I'm just going to say it: having some negative thoughts does not mean that you have failed at positive thinking. It is the REACTION to the negative thoughts that reflect how "negative" they really are. If the negative thoughts lead to self-defeat and giving up, then some more objective positive thinking is in order. If after reflecting about the thoughts you realize they are not true and work through them, then you are succeeding. Having a positive attitude means knowing that you can achieve the goals that are realistic to achieve (like weight loss, becoming more active, achieving fitness goals, improving diet, managing money, dealing with stress). A "can-do" attitude is great...as long as it is something we can do. A large part of success is simply not setting ourselves up for failure.

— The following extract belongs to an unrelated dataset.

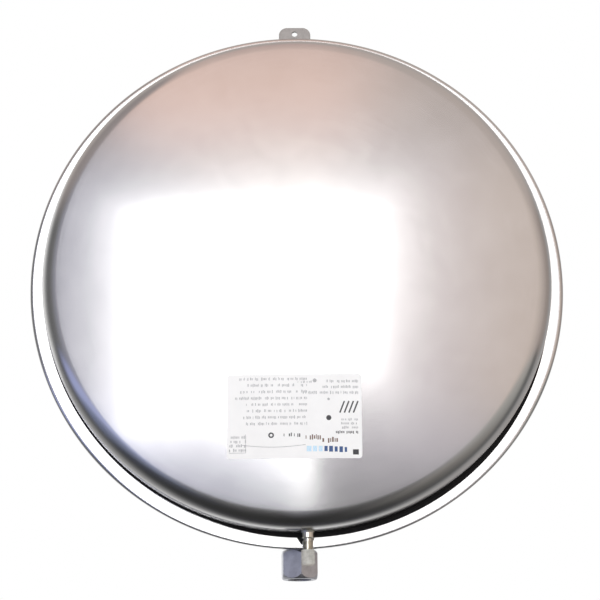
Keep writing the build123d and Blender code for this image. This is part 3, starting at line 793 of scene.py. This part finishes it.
low = field(elevation, -90, 0, [(-90, 0.03), (-70, 0.03), (-48, 0.045), (-27, 0.10), (-19, 0.14), (-15, 0.21), (-13.2, (0.37, 0.38, 0.44)), (-12, (0.50, 0.53, 0.68)), (-10, (0.56, 0.59, 0.82)), (-7.5, (0.50, 0.49, 0.66)), (-3, (0.56, 0.56, 0.70))])
low_right = field(elevation, -90, 0, [(-90, 0.03), (-70, 0.03), (-48, 0.045), (-27, 0.09), (-17, 0.14), (-13.5, 0.20), (-12, (0.30, 0.30, 0.32)), (-10, (0.48, 0.47, 0.51)), (-7.5, (0.62, 0.58, 0.66)), (-2, (0.70, 0.64, 0.71))])
far_right = field(elevation, -90, 0, [(-90, 0.03), (-60, 0.06), (-38, (0.20, 0.19, 0.18)), (-27, (0.31, 0.29, 0.27)), (-17, (0.41, 0.40, 0.38)), (-11, (0.47, 0.46, 0.43)), (-4, (0.54, 0.51, 0.48)), (-1, (0.62, 0.57, 0.53))])
far_left = field(elevation, -90, 0, [(-90, 0.03), (-50, 0.04), (-31, (0.06, 0.065, 0.085)), (-27, (0.15, 0.17, 0.24)), (-23, (0.20, 0.23, 0.34)), (-17, (0.25, 0.28, 0.43)), (-12, (0.50, 0.56, 0.88)), (-8, (0.50, 0.55, 0.90)), (-3, (0.45, 0.49, 0.80))])
low = blend(low, low_right, rise(azimuth, -1.0, 3.0))
low = blend(low, far_right, rise(azimuth, 14.0, 36.0))
low = blend(low, far_left, fall(azimuth, -26.0, -17.0))
turned = maths(wt, "ABSOLUTE", azimuth)
side_low = blend(field(turned, 60, 180, [(60, 0.10), (95, 0.13), (105, 0.28), (125, 0.42), (145, 0.75), (165, 1.1)]), (0.04, 0.04, 0.045), fall(elevation, -75.0, -38.0))
low = blend(low, side_low, rise(turned, 66.0, 92.0))
low = blend(low, (0.46, 0.44, 0.43), both(both(rise(azimuth, 98.0, 122.0), fall(azimuth, 160.0, 178.0)), rise(elevation, -58.0, -24.0)))

middle = field(azimuth, -180, 180, [
    (-180, 1.4), (-150, 1.3), (-127, 0.90), (-115, 0.66), (-105, 0.38), (-94, 0.22), (-84, 0.16), (-73, 0.18), (-62, 0.21), (-52, (0.29, 0.29, 0.34)),
    (-41, (0.32, 0.32, 0.37)), (-31.5, (0.31, 0.31, 0.38)), (-28, (0.60, 0.60, 0.73)), (-24, (0.70, 0.69, 0.78)), (0, 0.7), (14, (0.82, 0.73, 0.76)),
    (19, (0.79, 0.69, 0.70)), (23.5, (0.75, 0.65, 0.62)), (27, (0.85, 0.70, 0.60)), (33, (0.79, 0.67, 0.60)), (42, (0.77, 0.66, 0.59)), (53, (0.70, 0.60, 0.54)),
    (64, (0.63, 0.54, 0.49)), (74, (0.58, 0.49, 0.45)), (85, (0.46, 0.39, 0.35)), (97, (0.41, 0.35, 0.32)), (112, (0.40, 0.35, 0.33)), (128, 0.44), (150, 0.62), (172, 0.95), (180, 1.2)])

top = field(elevation, 20, 90, [(20, (0.95, 0.85, 0.85)), (31, (1.08, 0.90, 0.88)), (35, (1.16, 0.85, 0.78)), (40, (1.13, 0.80, 0.68)), (45, (1.05, 0.75, 0.63)), (48.5, (0.87, 0.66, 0.60)), (58, (0.81, 0.63, 0.56)), (70, (0.77, 0.60, 0.54)), (90, (0.70, 0.52, 0.485))])
top = blend(top, (0.39, 0.345, 0.34), fall(wx, -0.43, -0.29))
top = blend(top, (0.64, 0.555, 0.51), rise(wx, 0.04, 0.29))
top = blend(top, (0.55, 0.50, 0.47), rise(wy, -0.05, 0.35))

room = blend(low, middle, rise(elevation, -6.0, 0.0))
room = blend(room, top, rise(elevation, 26.0, 38.0))
# a slot of light between the dark table and the key light, narrower towards its lower end, and its faint tail
slot_left = maths(wt, "MULTIPLY_ADD", maths(wt, "ADD", elevation, 8.0), -0.62, -1.5)
slot = both(maths(wt, "GREATER_THAN", azimuth, slot_left), maths(wt, "LESS_THAN", azimuth, 2.35))
slot = both(slot, both(rise(elevation, -12.7, -12.2), fall(elevation, -2.0, 4.0)))
room = blend(room, (3.1, 3.1, 3.1), slot)
tail = both(both(rise(azimuth, -4.0, 0.5), fall(azimuth, 1.0, 6.0)), both(rise(elevation, -62.0, -14.0), fall(elevation, -13.5, -12.0)))
room = blend(room, (0.50, 0.50, 0.58), maths(wt, "MULTIPLY", tail, 0.45))
back = wt.nodes["Background"]
wt.links.new(room, back.inputs["Color"])
back.inputs["Strength"].default_value = TOP

# white backdrop: only the camera sees it
SPHERE = 9.0
verts, faces = [(0, 0, -SPHERE), (0, 0, SPHERE)], []
for i in range(1, 12):
    e = -90 + 15 * i
    for k in range(24):
        a = math.radians(15 * k)
        verts.append((SPHERE * math.cos(math.radians(e)) * math.cos(a), SPHERE * math.cos(math.radians(e)) * math.sin(a), SPHERE * math.sin(math.radians(e))))
for k in range(24):
    j = (k + 1) % 24
    faces.append((0, 2 + j, 2 + k))
    faces.append((1, 2 + 10 * 24 + k, 2 + 10 * 24 + j))
    for i in range(10):
        faces.append((2 + i * 24 + k, 2 + i * 24 + j, 2 + (i + 1) * 24 + j, 2 + (i + 1) * 24 + k))
backdrop = put("backdrop", verts, faces, None, scale=1.0)
m, t, b = material("backdrop_white")
b.inputs["Base Color"].default_value = (0, 0, 0, 1)
b.inputs["Specular IOR Level"].default_value = 0.0
b.inputs["Emission Color"].default_value = (1, 1, 1, 1)
b.inputs["Emission Strength"].default_value = 1.0
backdrop.data.materials.append(m)
for what in ("diffuse", "glossy", "transmission", "volume_scatter", "shadow"):
    setattr(backdrop, "visible_" + what, False)


def direction(az, el):
    """Unit vector from the disc: azimuth 0 is -Y, and grows towards +X."""
    a, e = math.radians(az), math.radians(el)
    return Vector((math.sin(a) * math.cos(e), -math.cos(a) * math.cos(e), math.sin(e)))


def soft_light(name, az, el, dist, w, h, radiance, colour=(1, 1, 1)):
    """A soft box: az and el of its middle, w and h its size in degrees as seen from the disc."""
    d = bpy.data.lights.new(name, "AREA")
    d.shape = "RECTANGLE"
    d.size, d.size_y = 2 * dist * math.tan(math.radians(w / 2)), 2 * dist * math.tan(math.radians(h / 2))
    d.energy = radiance * math.pi * d.size * d.size_y
    d.color = colour
    o = bpy.data.objects.new(name, d)
    bpy.context.scene.collection.objects.link(o)
    n = direction(az, el)
    o.location = CENTRE + n * dist
    o.rotation_mode = "QUATERNION"
    o.rotation_quaternion = n.to_track_quat("Z", "Y")
    o.visible_camera = False
    return o


soft_light("key", -5.6, 14.2, 5.0, 33.2, 23.4, 2.46)
soft_light("key_corner", -11.6, -1.25, 5.0, 21.2, 7.5, 2.46)
fill = soft_light("fill", 18.0, 35.0, 4.0, 40.0, 40.0, 1.6, (0.72, 0.97, 1.06))
fill.visible_glossy = False         # lights paper, paint and plastic only

# ---- camera ---------------------------------------------------------------------------------------------------------
EL, AZ, ROLL, DIST, FOCAL = -16.70, -0.58, -0.55, 1.100, 1512.0
cam = bpy.data.cameras.new("camera")
cam.sensor_width = 36.0
cam.lens = FOCAL / 600 * 36.0
cam.shift_x, cam.shift_y = (300 - 297.0) / 600, -(300 - 281.3) / 600
cam.clip_start, cam.clip_end = 0.05, 60
camera = bpy.data.objects.new("camera", cam)
bpy.context.scene.collection.objects.link(camera)
e, a = math.radians(EL), math.radians(AZ)
to_cam = Vector((math.sin(a) * math.cos(e), -math.cos(a) * math.cos(e), math.sin(e)))
camera.location = CENTRE + to_cam * DIST
camera.rotation_mode = "QUATERNION"
q = (-to_cam).to_track_quat("-Z", "Y")
from mathutils import Quaternion
camera.rotation_quaternion = q @ Quaternion((0, 0, 1), math.radians(ROLL))
bpy.context.scene.camera = camera
bpy.context.scene.view_settings.view_transform = "Standard"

Since embarking on this journey, I have never said that I am "starting over." This is my one life and my one journey. If I made a mistake, I did not start over. The lessons I learned from the mistakes fed into future successes. I have treated weight loss as something that comes once other things in my life have fallen into place, including food, exercise, stress management, finances...everything. If we don't work on ourselves as a whole, then we are treating our weight as something that is separate from ourselves, something that can be isolated from the rest of our being. At whatever weight, we are who we are, and we may as well make an effort to find love for ourselves so our life can be richer. Losing weight in and of itself does not make life better. It may provide a temporary thrill, and some of the physical changes will certainly make us feel better, but as I experienced, it is unlikely to last without deep-seated changes in our very being.
There are several tools that I have used to change my way of thinking. I have done a lot of writing and blogging. Writing has been a tool that helps me sort through challenges and provide insight. Meditation has provided methods for me to stay level-headed in most situations. I take a lot of chances and try new things whenever possible, especially if it scares me. I have learned the anticipation is the most scary part. If I didn't take a chance, I never would have picked up my saxophone again, walked into a new kickboxing gym at 250+ pounds, tried Jiu Jitsu (a sport for which I seem to have a talent), work on writing a novel, or found the nerve to stand up for myself.
Most of all, I decided to have a sense of humor about the whole process of change. I have always been a humorous person, but a lot of my dark humor worked against me. I still have a dark sense of humor, but I have used it as a tool to get over fears rather than create them.
"I was going to buy a copy of 'The Power of Positive Thinking', and then I thought: What the hell good would that do?"
-Ronnie Shakes, comedian
Positive does not mean perfection. Overall, having a positive attitude means having the power to forgive. Forgive myself for not eating perfectly, or for accidentally letting someone down, or for not working out like I mean to. Forgiving myself for not fulfilling all of the "shoulds" for the day. Forgiving others for their wrong-doings, while being able to decide how much that person should be let into my life. If we overeat for a day, week, or month, we need to find the power to forgive ourselves and move on. Approach the little mistakes with objectivity, and forgiveness will quickly come easily. Having a positive attitude may not be pleasant 100% of the time, but it certainly provides the tools to pick yourself up and press on. Hopefully most of the time that will happen with a grin.
"If you don't like something, change it; if you can't change it, change the way you think about it."